For now, let’s hear from you. To what absurd lengths have you gone to, concerning critters of all kinds, in your mom life?
Jamie says
Absolutely none. lol We’ve tried keeping a dog, and failed. We had a bunny once, but we traded that for the dog. My dear husband currently refuses to spend any more time or money on creatures; for now…
Lorilee says
Hi Jamie! Your husband is a smart guy! 🙂 We’ve never had a bunny, though….BTW, let me know your last name in case you win the contest! Lorilee
Beth says
How about taking care of the cat your husband wanted for his birthday? Not only do I clean the litter box, but he destroys my curtains and likes to pounce and claw my feet in the dead of night. The worst, however, is when the cat peed INSIDE my clothes dryer. So…I wrote about it.
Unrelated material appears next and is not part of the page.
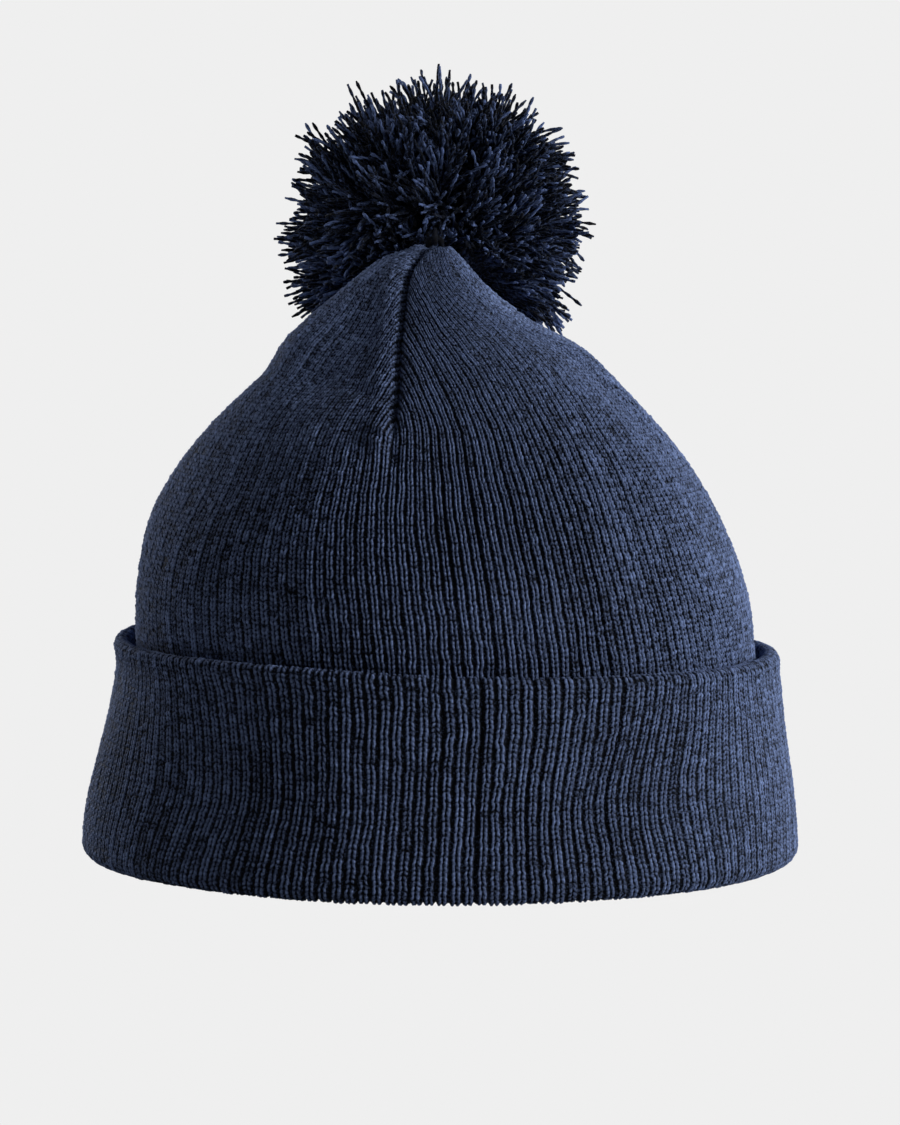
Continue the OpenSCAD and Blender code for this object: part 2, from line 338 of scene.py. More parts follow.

http://thatsnotmeanymore.blogspot.com/2013/04/thanks-god-for-cat-pee.html?m=1
Lorilee says
Beth, you take the cake, AND give me a reason to be paranoid about our cats! I can’t believe your cat peed inside the dryer on clean, dry clothes. That would be a grave infraction around here. WOW! What would possess the cat to do that?? Good blog, btw.
Barb Soet says
Our best laughs come when we tell of the dalmatian and the softball. Fred (the fire dog) ate everything, so we weren’t alarmed when we saw the stringy softball remains on the floor. But the 4″ of stringy remains dangling from his nether regions – that was alarming. As I gathered paper towels, gloves, bleach, and willed my gag reflex away, my husband was way ahead of me. He called Fred to him in the yard and ordered “Sit”. Fred sat. Husband stepped on the string “Fetch!” he hollered, and threw a ball. Fred ran after that ball and reeled himself clean out. It was genius! I wish I could say this cured Fred of eating stupid things – it didn’t. But we’ve gotten a lot of mileage out of that 7 feet of string.
Lorilee says
Wow–Barb! The visual! LOL. Awesome. I’m wondering how that felt for Fred…:) Thanks for posting!